The principal difference between atmospheric weather and ocean current “weather” is the scale of the eddy motions. Ocean currents generally move more slowly than most atmospheric winds. Consequently, the Coriolis effect tends to make ocean currents flow in curving paths that have a smaller radius than comparable atmospheric eddies (CC12). In other words, ocean eddies are generally much smaller than atmospheric eddies. Because ocean eddies are smaller, they are more numerous than atmospheric eddies.

Satellites can detect many atmospheric circulations and patterns that contribute to the weather. However, such synoptic measurements cannot be made so easily within the body of the oceans. Therefore, we do not have a detailed understanding of deep ocean current variability.

Satellite Observations of Eddies

Satellite infrared sensors detect ocean surface temperature by measuring the sea surface heat radiation. Satellite optical sensors tuned to different wavelengths of light can detect ocean color by measuring back-scattered sunlight, creating images that look similar to photographs. Such satellite observations are most effective for observing ocean surface currents where temperature and/or color differ markedly between water masses. Unfortunately, in most areas, the differences are very small. The easiest surface currents to observe by satellite are western boundary currents because the water they carry is warmer than the adjacent coastal waters. Areas near river discharges are also good for satellite observations of currents because the suspended particles in river outflow alter ocean color.

Even in areas where satellite observations are most effective, color or temperature variations of the sea surface are so small that they must be computer-enhanced to be seen by researchers. Computer enhancement of satellite images generally assigns bright false colors to areas that are slightly different in temperature and true color, thus making the demarcations between currents or water masses more prominent. Figure 8-16 is a color-enhanced infrared satellite image of the Gulf Stream region of the Atlantic Ocean.

Mesoscale Eddies

The image in Figure 8-16 shows the warm Gulf Stream flowing northward from the tip of Florida along the edge of the continental shelf. The front between this water and the colder coastal water is very sharp (Fig 8-14). A similar front can be seen between Gulf Stream water and colder Sargasso Sea water in the interior of the North Atlantic subtropical gyre. The infrared satellite image shows that there is great complexity along these fronts. We can see numerous secondary fronts and meanders of the Gulf Stream. We also see isolated, almost circular areas of warm water on the coastal-water side of the Gulf Stream and similar isolated areas of cold water on the Sargasso Sea side called warm-core and cold-core rings.

These Gulf Stream meanders and rings are eddies that continuously form and change shape and location.

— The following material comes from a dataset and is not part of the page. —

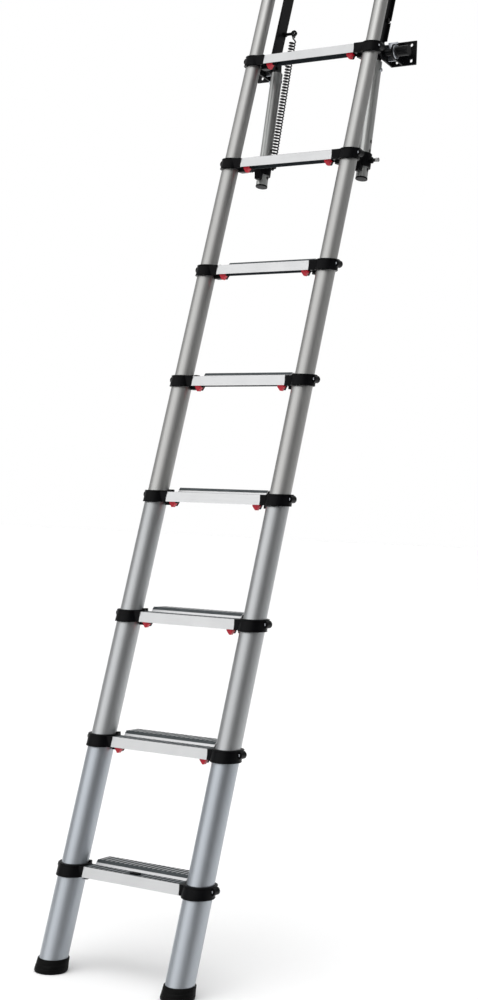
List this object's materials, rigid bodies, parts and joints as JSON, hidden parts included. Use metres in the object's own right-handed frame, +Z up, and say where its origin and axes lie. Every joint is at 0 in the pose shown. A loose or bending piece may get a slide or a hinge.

Meanders travel slowly northward along with the Gulf Stream and can become larger as they move. If a meander becomes tight enough, it can break off the Gulf Stream entirely and form a spinning ring of water. If the meander is to the coastal-water side of the Gulf Stream, a warm-core ring that spins clockwise is formed and isolated (Fig. 8-17). If the meander is to the Sargasso Sea side of the Gulf Stream, a cold-core ring that spins counterclockwise is formed as colder coastal water is pinched off inside the meander (Fig. 8-17).

The rings are from 100 to 300 km across and can extend to the seafloor. They are encircled by swiftly flowing currents that move at approximately 90 cm•s^–1. Both cold- and warm-core rings drift southeastward and slowly disappear as the core water temperature changes to match that of the surrounding water. Many rings are reattached to, and reabsorbed by, the Gulf Stream. Cold-core rings can maintain their integrity for up to several months depending on their direction of travel, but warm-core rings do not generally last as long, because of the shallower water and narrow shelf they travel over.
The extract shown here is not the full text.